Besides the plane tickets, and the money, and the passport, the most important thing you bring on a trip is you.
You can insure your belongings all you want. If you get sick, however, the road to getting better can be a long and costly one that could have potentially been avoided if you just put the following items on your travel checklist.
Scan the CDC website. We’re not all spending time in the most Western of countries when we travel, and even so, there’s the risk of the next big outbreak (think Swine Flu) happening in any part of the world. For these reasons, it is wise to scan the website of the Centers for Disease Control and Prevention (CDC) in advance of any trip. It gives updates on any recent issues around the world, as well as country-specific health information and vaccination recommendations.
Consult a travel clinic. I remember being a child and thinking that doctors, every doctor, knew everything. The truth is that a doctor may know a bit about diseases, like malaria, but unless they focus on it, they probably don’t have all the recent information or even know which countries need which type of anti-malarial. That’s why it is important to consult a travel clinic, or a doctor that specializes in preparing individuals for overseas travel, in advance. I simply contacted my local county health department and discovered that they housed a travel clinic within. Therefore, getting the pre-travel health care I needed was as easy as making an appointment.

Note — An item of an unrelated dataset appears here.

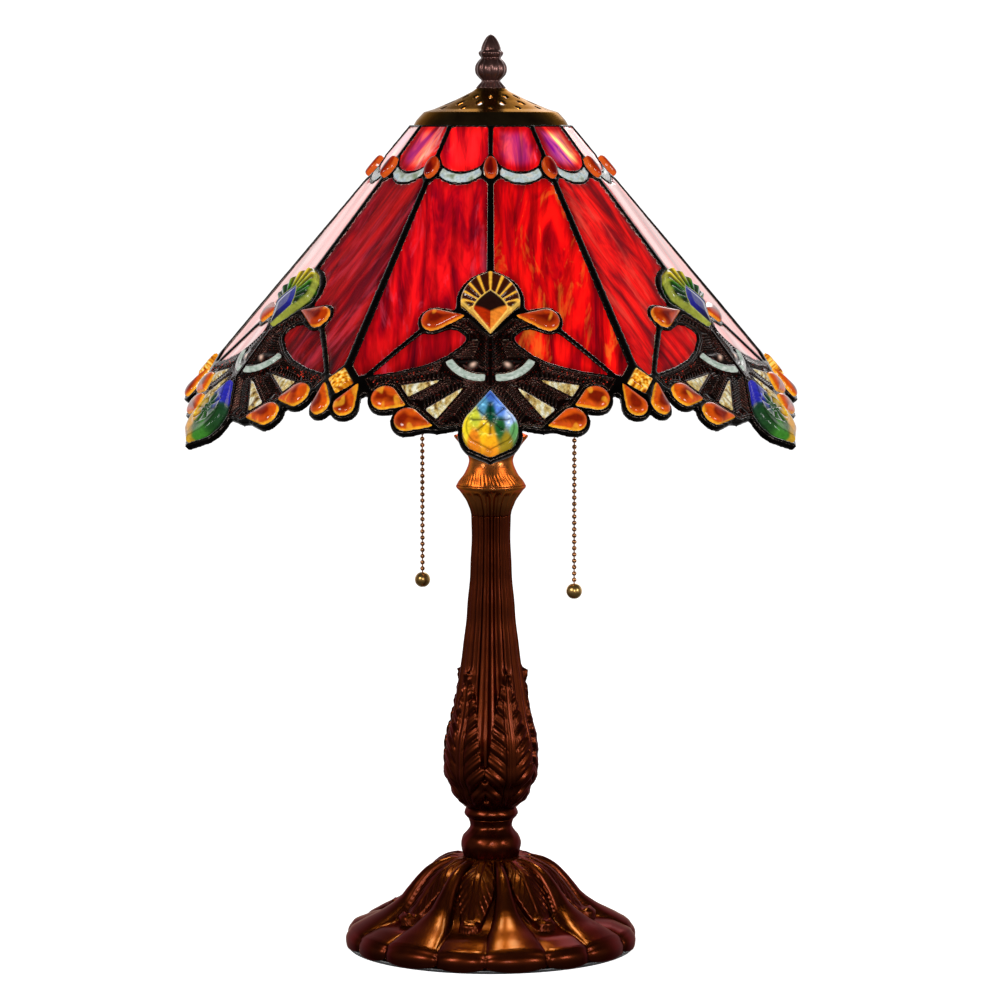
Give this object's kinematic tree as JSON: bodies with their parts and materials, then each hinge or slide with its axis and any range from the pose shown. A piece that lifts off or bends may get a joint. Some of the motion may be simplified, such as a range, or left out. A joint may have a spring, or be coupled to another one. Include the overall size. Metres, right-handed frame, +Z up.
{
  "type": "leaded glass table lamp",
  "caption": "Table lamp with a folded leaded glass shade, jewelled scalloped rim, pierced heat cap, finial, fluted bronze stem, lobed base and bead pull chains.",
  "frame": {"origin": "centre of the base where it stands", "axes": "+Z up along the stem, -Y towards the front motif of the shade"},
  "size_m": [0.4076, 0.4508, 0.61],
  "materials": {
    "red_glass": "streaky leaded glass",
    "pearl_glass": "iridised opal glass",
    "ripple_glass": "clear rippled glass",
    "amber_jewel": "pressed amber glass",
    "ruby_jewel": "pressed red glass",
    "blended_jewel": "pressed glass, blue to amber",
    "bulb_glass": "frosted",
    "came": "black patina on solder",
    "filigree_metal": "dark patina",
    "antique_bronze": "satin mahogany bronze",
    "cap_bronze": "aged olive bronze",
    "antique_brass": "aged satin",
    "copper_chain": "polished",
    "steel": "zinc plated",
    "iron": "rough cast",
    "felt": "felt",
    "phenolic": "moulded",
    "bushing_plastic": "moulded"
  },
  "bodies": {
    "root": {"baluster": "antique_bronze", "base_casting": "antique_bronze", "base_ring": "antique_bronze", "base_weight": "iron", "bottom_plate": "steel", "chain_guide_1": "antique_brass", "chain_guide_2": "antique_brass", "cluster_arms": "antique_brass", "cluster_body": "antique_brass", "collar": "antique_bronze", "column": "antique_bronze", "cord_bushing": "bushing_plastic", "felt_pad": "felt", "lock_washer": "steel", "riser_rod": "antique_brass", "rod_nut": "steel", "screw_shell_1": "antique_brass", "screw_shell_2": "antique_brass", "shade_seat_nut": "antique_brass", "shade_seat_washer": "antique_brass", "socket_cap_1": "antique_brass", "socket_cap_2": "antique_brass", "socket_shell_1": "antique_brass", "socket_shell_2": "antique_brass", "stem_cup": "antique_bronze", "stem_rod": "steel", "switch_body_1": "phenolic", "switch_body_2": "phenolic"},
    "shade": {"came_lattice": "came", "filigree_castings": "filigree_metal", "upper_glass_panels": "red_glass", "main_glass_panels": "red_glass", "lower_glass_panels": "red_glass", "pearl_segments": "pearl_glass", "crescent_segments": "pearl_glass", "ripple_wedges": "ripple_glass", "side_teardrops": "amber_jewel", "rim_teardrops": "amber_jewel", "corner_teardrops": "amber_jewel", "oval_jewels": "ruby_jewel", "fan_jewels": "amber_jewel", "kite_jewels": "blended_jewel", "corner_diamonds": "amber_jewel", "vented_cap": "cap_bronze", "shade_top_ring": "antique_brass"},
    "finial": {"finial": "antique_bronze"},
    "spool_1": {"switch_spool_1": "steel"},
    "pull_1": {"pull_link_1": "antique_brass"},
    "chain_1": {"pull_chain_1": "copper_chain", "ball_fob_1": "antique_brass"},
    "bulb_1": {"bulb_base_1": "steel", "bulb_glass_1": "bulb_glass"},
    "spool_2": {"switch_spool_2": "steel"},
    "pull_2": {"pull_link_2": "antique_brass"},
    "chain_2": {"pull_chain_2": "copper_chain", "ball_fob_2": "antique_brass"},
    "bulb_2": {"bulb_base_2": "steel", "bulb_glass_2": "bulb_glass"}
  },
  "joints": [
    {"name": "shade_turn", "type": "hinge", "parent": "root", "child": "shade", "pos_m": [0, 0, 0.572], "axis": [0, 0, 1], "continuous": true},
    {"name": "finial_turn", "type": "hinge", "parent": "root", "child": "finial", "pos_m": [0, 0, 0.58], "axis": [0, 0, 1], "continuous": true},
    {"name": "chain_pull_1", "type": "slide", "parent": "root", "child": "pull_1", "axis": [0, 0, -1], "range_m": [0, 0.012], "stiffness_N_per_m": 120, "springref_m": -0.006},
    {"name": "spool_turn_1", "type": "hinge", "parent": "root", "child": "spool_1", "pos_m": [0.02736, -0.01845, 0.402], "axis": [0.3256, 0.9455, 0], "range_deg": [0, 120]},
    {"name": "chain_swing_1", "type": "hinge", "parent": "pull_1", "child": "chain_1", "pos_m": [0.05506, -0.02799, 0.391], "axis": [0, 1, 0], "range_deg": [-12, 12]},
    {"name": "bulb_turn_1", "type": "hinge", "parent": "root", "child": "bulb_1", "pos_m": [0.02736, -0.01845, 0.43], "axis": [0, 0, 1], "continuous": true},
    {"name": "chain_pull_2", "type": "slide", "parent": "root", "child": "pull_2", "axis": [0, 0, -1], "range_m": [0, 0.012], "stiffness_N_per_m": 120, "springref_m": -0.006},
    {"name": "spool_turn_2", "type": "hinge", "parent": "root", "child": "spool_2", "pos_m": [-0.02736, 0.01845, 0.402], "axis": [-0.7547, -0.6561, 0], "range_deg": [0, 120]},
    {"name": "chain_swing_2", "type": "hinge", "parent": "pull_2", "child": "chain_2", "pos_m": [-0.04658, 0.04057, 0.391], "axis": [0, 1, 0], "range_deg": [-12, 12]},
    {"name": "bulb_turn_2", "type": "hinge", "parent": "root", "child": "bulb_2", "pos_m": [-0.02736, 0.01845, 0.43], "axis": [0, 0, 1], "continuous": true}
  ],
  "couplings": [
    {"joint": "spool_turn_1", "follows": "chain_pull_1", "rad_per_m": 166.67},
    {"joint": "spool_turn_2", "follows": "chain_pull_2", "rad_per_m": 166.67}
  ]
}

Get the travel immunizations. Many travelers refuse to get the jabs because of the extra cost, but when it comes to some diseases, it is definitely better to shell out the dough and protect yourself. After doing the research on the CDC site or consulting a travel doctor, make an appointment to get the shots necessary for your travel destination.

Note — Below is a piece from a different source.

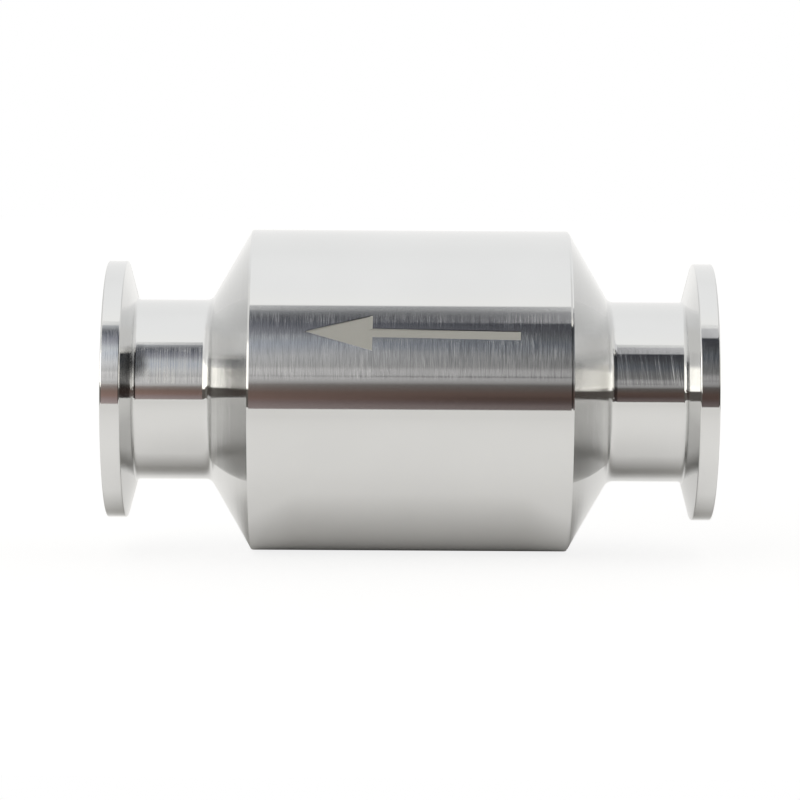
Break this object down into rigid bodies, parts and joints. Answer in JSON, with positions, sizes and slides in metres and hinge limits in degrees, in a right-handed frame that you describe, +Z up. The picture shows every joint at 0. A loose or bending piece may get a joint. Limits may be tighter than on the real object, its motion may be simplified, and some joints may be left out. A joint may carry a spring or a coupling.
{
  "type": "vacuum non-return valve",
  "caption": "Inline vacuum non-return valve in turned stainless steel, with clamp flanges at both ends, a flow arrow and a sprung poppet inside.",
  "frame": {"origin": "on the valve axis, halfway between the two flange faces", "axes": "+X along the axis towards the inlet flange, against the flow; +Z up as in the picture; the arrow is on the -Y side, towards the viewer"},
  "size_m": [0.094, 0.05, 0.05],
  "materials": {
    "turned_stainless": "turned, satin",
    "machined_stainless": "turned, bright",
    "spring_stainless": "drawn, bright",
    "fluoro_rubber": "matt",
    "white_fluoroplastic": "waxy"
  },
  "bodies": {
    "housing": {"valve_body": "turned_stainless", "inlet_end_piece": "turned_stainless", "body_sealing_ring": "fluoro_rubber", "stem_guide": "machined_stainless", "guide_bush": "white_fluoroplastic", "retaining_ring": "spring_stainless", "return_spring": "spring_stainless"},
    "poppet": {"poppet_disc": "machined_stainless", "poppet_stem": "machined_stainless", "seat_gasket": "fluoro_rubber", "gasket_retainer": "machined_stainless", "lock_washer": "machined_stainless", "poppet_nut": "machined_stainless", "stop_washer": "machined_stainless", "stem_clip": "spring_stainless"}
  },
  "joints": [
    {"name": "poppet_lift", "type": "slide", "parent": "housing", "child": "poppet", "axis": [-1, 0, 0], "range_m": [0, 0.006], "stiffness_N_per_m": 350, "springref_m": -0.0041, "deforming": ["return_spring"]}
  ]
}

Enroll in travel health insurance. It’s not just about treating a potential illness in a foreign land; it’s about any sort of mishap that could land you in a hospital or – worse – leave you paying loads of money (perhaps which you don’t have) to be transported to a location that can actually treat you. Like the immunizations, some people tend to skip out on paying for travel health insurance, but if your home coverage doesn’t also cover you abroad, you should definitely consider this option for your next trip.